The rules for accepting payments in Europe are changing. The European Payment Services Directive (PSD2) has been updated with a new set of requirements designed to combat fraud, increase efficiency and drive innovation by improving customer identification and payment processing transparency.
The deadline for implementation is fast approaching but the guidance to date, especially for certain sectors and use cases, has been a bit vague. So, what does this mean for your contact centre?
What is changing?
From 14th September 2019, additional customer authentication is required for certain types of payments. Merchants that haven’t implemented support for these requirements in time may face declined customer payments.
Online and face-to-face point of sale transactions, where the cardholder is present to provide their details, will be subject to additional checks. The customer may be asked to provide an additional “factor” of authentication to prove their identity; by using chip and PIN for otherwise contactless payments, or with a security code sent to their device or generated by their banking app, for online transactions.
This is referred to as Strong Customer Authentication (SCA) and will be applied if any of the following conditions are met:
- The value of the transaction exceeds €50
- The cumulative limit of consecutive contactless transactions exceeds €150
- The number of consecutive contactless transactions since the last application of SCA exceeds five
What does this mean for my contact centre?
The requirements for Strong Customer Authentication do not apply to payments made over the telephone when the card holder is not present. So, good news?
Well, yes but merchants that, for example, process payments by writing details down and use an online consumer channel to process the payment, or any other non-compliant process, will be caught out by these changes if additional authentication, that only the customer “knows” is requested, further reinforcing the need to be compliant with the Payment Card Industry Data Security Standard (PCI DSS).
Even where compliant with the PCI DSS, contact centres need to be aware that as other payment channels are made more secure, fraud will naturally move to the telephone adding pressure to contact centre systems and putting personnel at risk as they become increasingly targeted by fraudsters.
In any event, if customers’ payments are declined, or assistance is required, no matter what the payment channel, they are likely to get in touch via your contact centre.
What should I do now?
Make sure you’re involved in any planned communications with your customers and customer-facing colleagues about the implementation of PSD2 and SCA. Contact centres often know the customer base best; be sure to use that knowledge to help inform your customers about the forthcoming changes and be prepared for service calls to support customers that may need assistance with other payment channels.

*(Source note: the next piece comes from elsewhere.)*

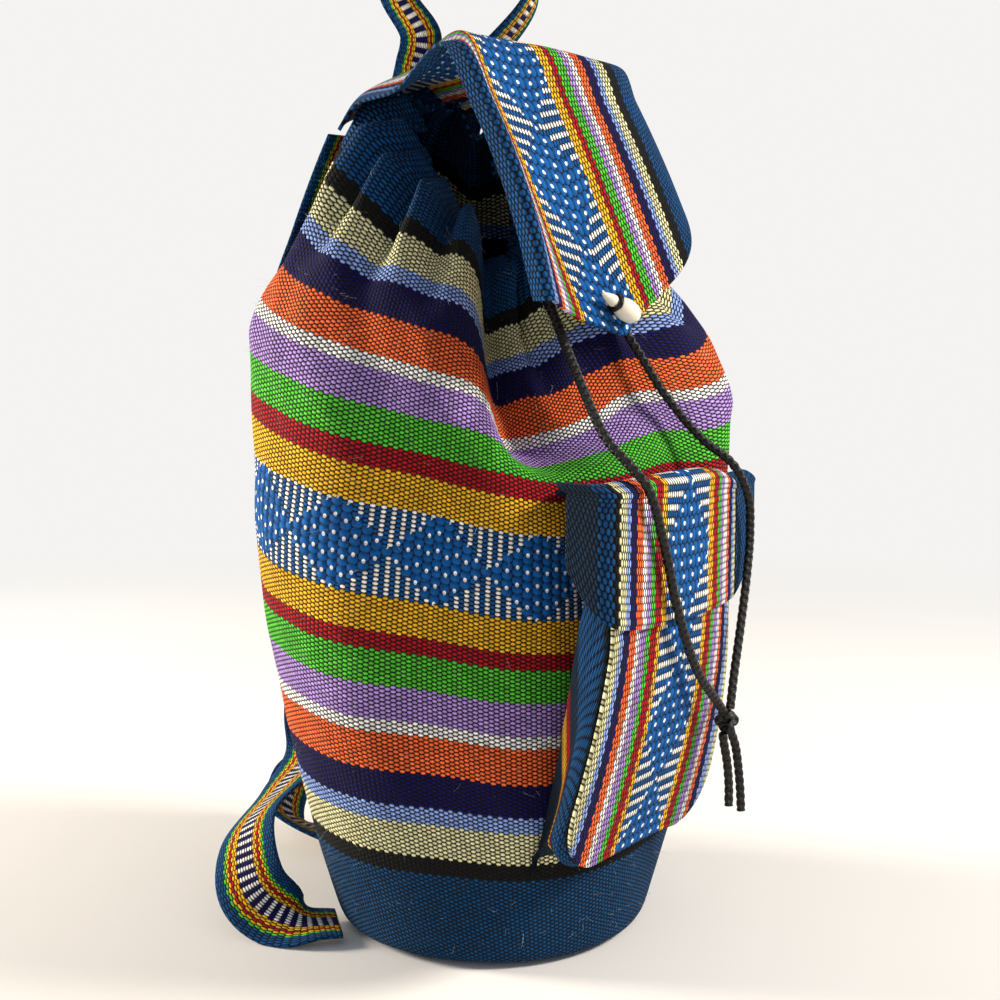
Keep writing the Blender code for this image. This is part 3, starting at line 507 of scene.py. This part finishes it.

Review your payment channels and business processes and talk to your merchant services provider to ensure that your contact centre is PCI DSS compliant and that your telephone payments are correctly labelled to ensure exemption from SCA.
If you are exposing your contact centre to payment card holder data, then you need to be aware of the increased risk and consider the implications in terms of your liability for fraudulent transactions or data breach. Consider that by exposing your agents to card holder data, you are making them a target for organised crime…
Organisations are increasingly removing card holder data from the contact centre altogether by employing now widely available, third-party technologies and services that can collect and secure card holder data outside of their contact centre infrastructure to remove their financial exposure to the growing risk of fraud they are facing.